2549.\\ Confiscation of Freedom
Thomas Sowell takes a somber and sobering look at the state of freedom in the United States. It is frankly pretty depressing to read how we are incrementally being deprived of everything the nation was founded to protect.
I renew my prediction of armed insurrection if the trend continues.
Best bit:
Another dangerous power toward which we are moving, bit by bit, on the installment plan, is the power of politicians to tell people what their incomes can and cannot be. Here the resentment is being directed against "the rich."
The distracting phrases here include "obscene" wealth and "unconscionable" profits. But, if we stop and think about it-- which politicians don't expect us to-- what is obscene about wealth? Wouldn't we consider it great if every human being on earth had a billion dollars and lived in a place that could rival the Taj Mahal?
Poverty is obscene. It is poverty that needs to be reduced--and increasing a country's productivity has done that far more widely than redistributing income by targeting "the rich."

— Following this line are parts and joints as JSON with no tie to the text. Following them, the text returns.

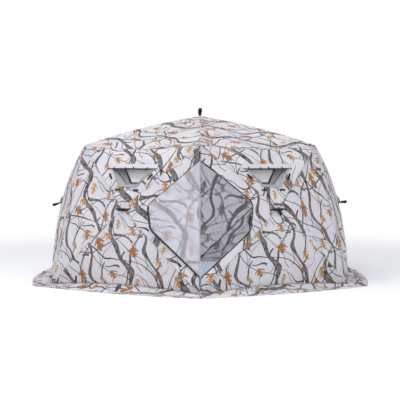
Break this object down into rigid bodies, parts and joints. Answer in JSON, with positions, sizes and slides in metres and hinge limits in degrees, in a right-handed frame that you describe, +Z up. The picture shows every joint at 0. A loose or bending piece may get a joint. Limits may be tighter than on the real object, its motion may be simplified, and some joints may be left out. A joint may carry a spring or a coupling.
{
  "type": "ice fishing tent",
  "caption": "Six-sided pop-up ice fishing tent in bark and leaf print: hubs push out sprung fabric walls, with a snow skirt and a zipped corner door that folds back.",
  "frame": {"origin": "on the ground, under the middle of the tent", "axes": "+Z up; -Y towards the front corner with the door; +X to the right, seen from the front"},
  "size_m": [4.1864, 4.5796, 2.1473],
  "materials": {
    "printed_fabric": "matt woven polyester, printed with bark and oak leaves on a pale ground",
    "skirt_fabric": "the same print, thinner",
    "white_fabric": "white inner side of the fabric",
    "grey_lining": "grey mesh lining",
    "black_webbing": "black woven webbing",
    "zip_tape": "black zip tape",
    "hub_plastic": "black moulded nylon",
    "rod": "black glass fibre",
    "clear_film": "clear film with a yellow-green cast"
  },
  "bodies": {
    "shelter": {"wall_front_left_top": "printed_fabric", "wall_front_left_side": "printed_fabric", "wall_front_left_base": "printed_fabric", "wall_front_left_corner": "printed_fabric", "wall_front_right_top": "printed_fabric", "wall_front_right_side": "printed_fabric", "wall_front_right_base": "printed_fabric", "door_surround_upper": "printed_fabric", "door_surround_lower": "printed_fabric", "wall_right": "printed_fabric", "wall_back_right": "printed_fabric", "wall_back_left": "printed_fabric", "wall_left": "printed_fabric", "roof_front_right": "printed_fabric", "roof_right": "printed_fabric", "roof_back_right": "printed_fabric", "roof_back_left": "printed_fabric", "roof_left": "printed_fabric", "roof_front_left": "printed_fabric", "snow_skirt": "skirt_fabric", "roof_hub": "hub_plastic", "roof_ferrules": "hub_plastic", "roof_rods": "rod", "wall_hubs": "hub_plastic", "wall_ferrules": "hub_plastic", "wall_rods_front_right": "rod", "wall_rods_right": "rod", "wall_rods_back_right": "rod", "wall_rods_back_left": "rod", "wall_rods_left": "rod", "wall_rods_front_left": "rod", "eave_fittings": "hub_plastic", "corner_feet": "hub_plastic", "hub_hoods": "printed_fabric", "hub_straps": "black_webbing", "roof_cap": "printed_fabric", "roof_strap": "black_webbing", "window_funnels": "grey_lining", "window_films": "clear_film", "window_visors": "white_fabric", "window_tabs": "black_webbing", "storage_pocket": "black_webbing", "door_welt": "black_webbing", "zip_track": "zip_tape", "zip_pulls": "zip_tape"},
    "flap": {"door_flap": "white_fabric", "door_flap_tape": "zip_tape"}
  },
  "joints": [
    {"name": "door_fold", "type": "hinge", "parent": "shelter", "child": "flap", "pos_m": [0, -2.0616, 0.01708], "axis": [0, 0.2568, 0.9665], "range_deg": [0, 201.01]}
  ]
}
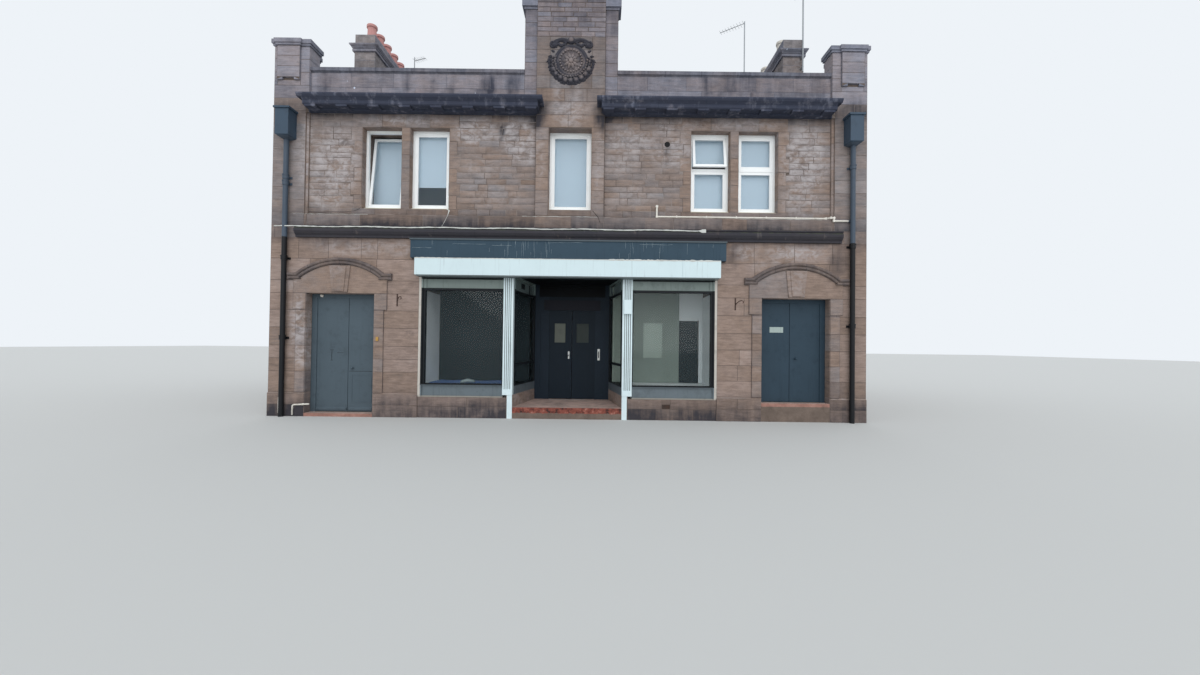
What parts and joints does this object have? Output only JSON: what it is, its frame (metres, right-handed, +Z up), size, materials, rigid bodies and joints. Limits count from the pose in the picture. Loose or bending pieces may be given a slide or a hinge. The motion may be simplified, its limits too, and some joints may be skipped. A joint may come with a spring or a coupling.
{
  "type": "corner shop building",
  "caption": "Two-storey sandstone shop building with a recessed shopfront, paired side doors, parapet with a raised middle block, slated roof and gable chimneys; the doors open.",
  "frame": {"origin": "middle of the footprint's box, at the lowest point where the walls meet the ground", "axes": "+X to the right along the street front, +Y into the building, +Z up"},
  "size_m": [12.936, 9.39, 11.85],
  "materials": {
    "ashlar_stone": "weathered dressed sandstone, fine grain, joints worn",
    "rubble_stone": "coursed squared sandstone rubble with patchy bleaching",
    "sooty_stone": "soot-blackened sandstone with moss on the upper faces",
    "slate": "split grey-blue roofing slate",
    "lead": "dull weathered lead",
    "terracotta": "unglazed fired clay, smoke-stained rims",
    "floor": "plain screeded floor",
    "timber_floor": "boarded floor",
    "plaster": "painted plaster ceiling",
    "white_frame": "white window profile, slightly dirty",
    "window_pane": "double glazing",
    "pale_paint": "pale grey paint over fluted cladding, streaked",
    "shop_pane": "single plate glass",
    "navy_paint": "dark navy gloss paint",
    "soffit_paint": "grey painted boards",
    "grey_fascia_paint": "blue-grey painted board with white drips",
    "white_fascia_paint": "white fascia, dirty along the top edge",
    "white_board": "white painted display boards",
    "left_door_paint": "grey paint, scratched",
    "right_door_paint": "slate grey paint, worn at the edges",
    "step_stone": "red painted stone worn through to the stone",
    "pipe_paint": "dark painted cast iron, rust at the joints",
    "waste_plastic": "white plastic pipe",
    "aerial_metal": "dull aluminium tube"
  },
  "bodies": {
    "building": {"front_pier_left": "ashlar_stone", "front_pier_right": "ashlar_stone", "side_door_lintels": "ashlar_stone", "wall_left_of_shop": "ashlar_stone", "wall_right_of_shop": "ashlar_stone", "shop_beam": "ashlar_stone", "stall_riser_left": "ashlar_stone", "stall_riser_right": "ashlar_stone", "string_course": "ashlar_stone", "upper_wall_left": "rubble_stone", "upper_wall_centre": "ashlar_stone", "upper_wall_right": "rubble_stone", "cornice": "sooty_stone", "parapet_walls": "sooty_stone", "parapet_piers": "ashlar_stone", "centre_block": "ashlar_stone", "crest": "sooty_stone", "hood_moulds": "ashlar_stone", "gable_left": "rubble_stone", "gable_right": "rubble_stone", "rear_wall": "rubble_stone", "chimney_stacks": "sooty_stone", "chimney_pots": "terracotta", "roof_front": "slate", "roof_rear": "slate", "roof_ridge": "lead", "parapet_gutter": "lead", "rear_rainwater": "pipe_paint", "ground_floor": "floor", "first_floor": "timber_floor", "upper_ceiling": "plaster", "window_frames": "white_frame", "window_glass": "window_pane", "shop_posts": "pale_paint", "shop_frames": "pale_paint", "shop_glass": "shop_pane", "lobby_screen": "navy_paint", "lobby_soffit": "soffit_paint", "grey_fascia": "grey_fascia_paint", "white_fascia": "white_fascia_paint", "display_beds": "white_board", "side_door_frames": "right_door_paint", "door_steps": "step_stone", "downpipes": "pipe_paint", "waste_pipe": "waste_plastic", "aerials": "aerial_metal"},
    "left_door_leaf_a": {"left_door_leaf_a": "left_door_paint"},
    "left_door_leaf_b": {"left_door_leaf_b": "left_door_paint"},
    "right_door_leaf_a": {"right_door_leaf_a": "right_door_paint"},
    "right_door_leaf_b": {"right_door_leaf_b": "right_door_paint"},
    "shop_door_leaf_a": {"shop_door_leaf_a": "navy_paint"},
    "shop_door_leaf_b": {"shop_door_leaf_b": "navy_paint"}
  },
  "joints": [
    {"name": "left_door_a_hinge", "type": "hinge", "parent": "building", "child": "left_door_leaf_a", "pos_m": [-5.4785, -4.077, 1.3], "axis": [0, 0, 1], "range_deg": [0, 90]},
    {"name": "left_door_b_hinge", "type": "hinge", "parent": "building", "child": "left_door_leaf_b", "pos_m": [-4.2265, -4.077, 1.3], "axis": [0, 0, -1], "range_deg": [0, 90]},
    {"name": "right_door_a_hinge", "type": "hinge", "parent": "building", "child": "right_door_leaf_a", "pos_m": [4.2215, -4.077, 1.3], "axis": [0, 0, 1], "range_deg": [0, 90]},
    {"name": "right_door_b_hinge", "type": "hinge", "parent": "building", "child": "right_door_leaf_b", "pos_m": [5.4835, -4.077, 1.3], "axis": [0, 0, -1], "range_deg": [0, 90]},
    {"name": "shop_door_a_hinge", "type": "hinge", "parent": "building", "child": "shop_door_leaf_a", "pos_m": [-0.5735, -2.772, 1.3], "axis": [0, 0, 1], "range_deg": [0, 90]},
    {"name": "shop_door_b_hinge", "type": "hinge", "parent": "building", "child": "shop_door_leaf_b", "pos_m": [0.5735, -2.772, 1.3], "axis": [0, 0, -1], "range_deg": [0, 90]}
  ]
}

You can see the agenda behind the rhetoric when profits are called "unconscionable" but taxes never are, even when taxes take more than half of what someone has earned, or add much more to the prices we have to pay than profits do.
2542.\\ Value Proposition
Mr. Sowell has entered the building. And with him comes an overall elevation of the intellectual discourse of the day.
Best bit:
"Since the only resources that the government has are the resources it takes from the private sector, using those resources to create jobs means reducing the resources available to create jobs in the private sector."
Which is why government is almost never the answer to any problem involving the market.
2500.\\ Holding Holder Accountable
My Alma Mater finally joins the ranks of the right thinking. The Dean Emeritus of the BU School of Law penned an article in which he points out the inherent danger of allowing KSM to be tried as if he were a common criminal.
Put one more up on the board under 'Lesson Not Learned' for the Obama Administration.
The most chilling part of the discussion, which I hadn't even considered (stressed and obsessed as I was with the granting of US Constitutional Rights to an unlawful combatant and a terrorist while I, a legal immigrant, sit without the same Rights), is the notion that 9/11 was in part successful because of the intelligence al-Qaeda obtained from the trial of the 1993 WTC Bomber in regular court. Doesn't this just seem to set up the obvious question of whether or not we're helping some other group plan another attack against us by lifting our kimono?
****UPDATE
And Thomas Sowell weighs in with his usual thoughtful take on the situation.
2481.\\ The Conservative Thinker
You might be tempted to think the title is an oxymoron. Sometimes it is. But I've become ever more enamored with Thomas Sowell's thinking and writing and I believe he's the new voice of the reasonable intellectual who happens to be right of center.
Go read these two articles on the dismantling of America (Part One and Part Two). Taken together they are alarming yet offer a reasonable critique (free of foaming at the mouth) and a high level prescription for appropriate change.
I wonder what it is like for him to be who he is and have his opinions at Stanford?
2472.\\ The Smartest Man in America
Every time I read Thomas Sowell I have an increasing admiration and appreciation for his intellect. He's a philosopher in an era of sophists. He's an excellent writer and his knowledge of how the economy really works makes Friedman look like Herbert Hoover.
His latest column, entitled Magic Numbers in Politics, is a devastating critique of the current vogue of political theory that markets are evil and the root cause of the financial crisis was insufficient Statism.
Aside from being a Capitalism 101 lesson that every politician should read, it is a repudiation of the notion that the market caused the financial crisis and that the solution is Barny Frank running your life.
The best bit:
If everything is connected to everything else in a market economy, then it makes no sense to have laws and policies that declare some given goal to be a "good thing," without regard to the repercussions, which spread out in all directions, like waves that spread across a pond when you drop a rock in the water.
Amen. Now, how do we fix it?
2432.\\ RealClearPolitics - The Underdogs
Holy crap. What a fantastic piece by Thomas Sowell. Direct, relevant, poignant. Best read of the week.